Thermodynamic interpretation of the generalized gravity models with geometry-matter coupling

Modified gravity theories with geometry-matter coupling, in which the action is an arbitrary function of the Ricci scalar and the matter Lagrangian [f(R, L-m) gravity], and of the Ricci scalar and of the trace of the matter energy-momentum tensor [f(R, T) gravity], respectively, have the intriguing property that the divergence of the matter energy-momentum tensor is nonzero. In the present paper, by using the formalism of open thermodynamic systems, we interpret the generalized conservation equations in these gravitational theories from a thermodynamic point of view as describing irreversible matter creation processes, which could be validated by fundamental particle physics.

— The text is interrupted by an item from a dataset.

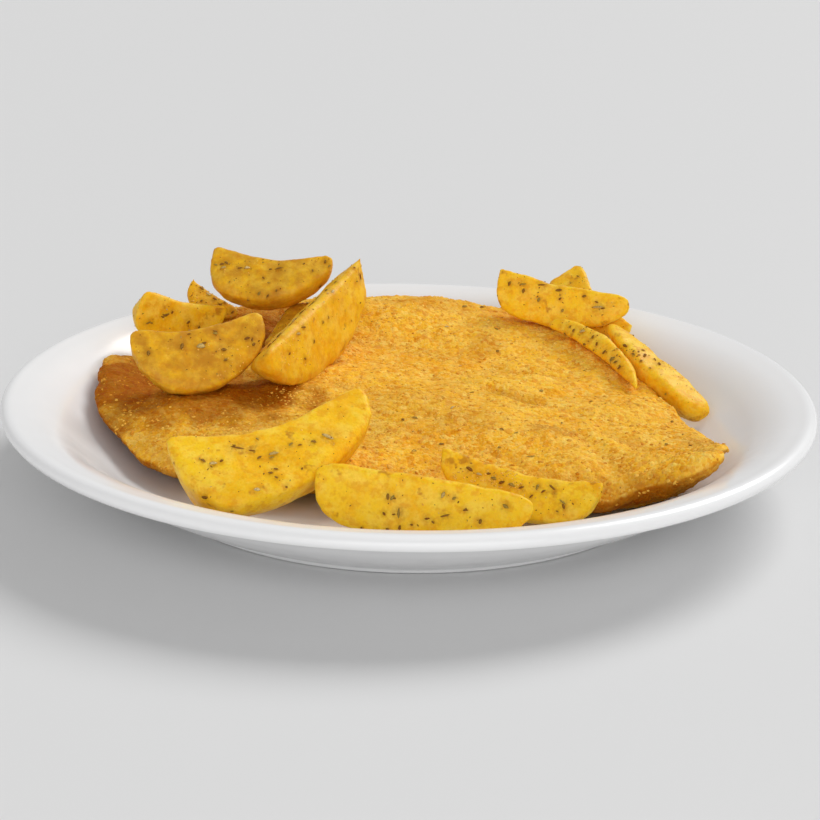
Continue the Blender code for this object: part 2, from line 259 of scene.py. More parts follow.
# ---------------------------------------------------------------- layers of colour patches
# For each: colour, size in metres, share covered, softness of its edge, strength, and the offset
# that keeps its pattern apart from the others'.
CRUST_PATCHES = (
    ((0.90, 0.41, 0.012), 0.03, 0.4, 0.12, 1.0, (0, 0, 0)),
    ((0.96, 0.56, 0.07), 0.012, 0.42, 0.1, 0.6, (3, 1, 2)),
)
POTATO_PATCHES = (
    ((0.94, 0.49, 0.006), 0.014, 0.42, 0.12, 1.0, (0, 0, 0)),
    ((0.98, 0.68, 0.09), 0.005, 0.4, 0.1, 0.5, (4, 3, 8)),
    ((0.80, 0.35, 0.006), 0.003, 0.34, 0.08, 0.62, (1, 5, 2)),
    ((0.50, 0.20, 0.012), 0.006, 0.1, 0.05, 0.8, (7, 2, 4)),
)


# ---------------------------------------------------------------- meshes


def link(name, mesh, material):
    """A new object of the mesh in the scene, in one material."""
    mesh.materials.clear()
    mesh.materials.append(material)
    piece = bpy.data.objects.new(name, mesh)
    bpy.context.scene.collection.objects.link(piece)
    return piece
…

Thus particle creation corresponds to an irreversible energy flow from the gravitational field to the created matter constituents, with the second law of thermodynamics requiring that space-time transforms into matter. The equivalent particle number creation rates, the creation pressure and the entropy production rates are obtained for both f(R, L-m) and f(R, T) gravity theories. The temperature evolution laws of the newly created particles are also obtained. In the case of the f(R, T) gravity theory the open irreversible thermodynamic interpretation of a simple cosmological model is presented in detail. It is also shown that due to the geometry-matter coupling, during the cosmological evolution a large amount of comoving entropy could be produced.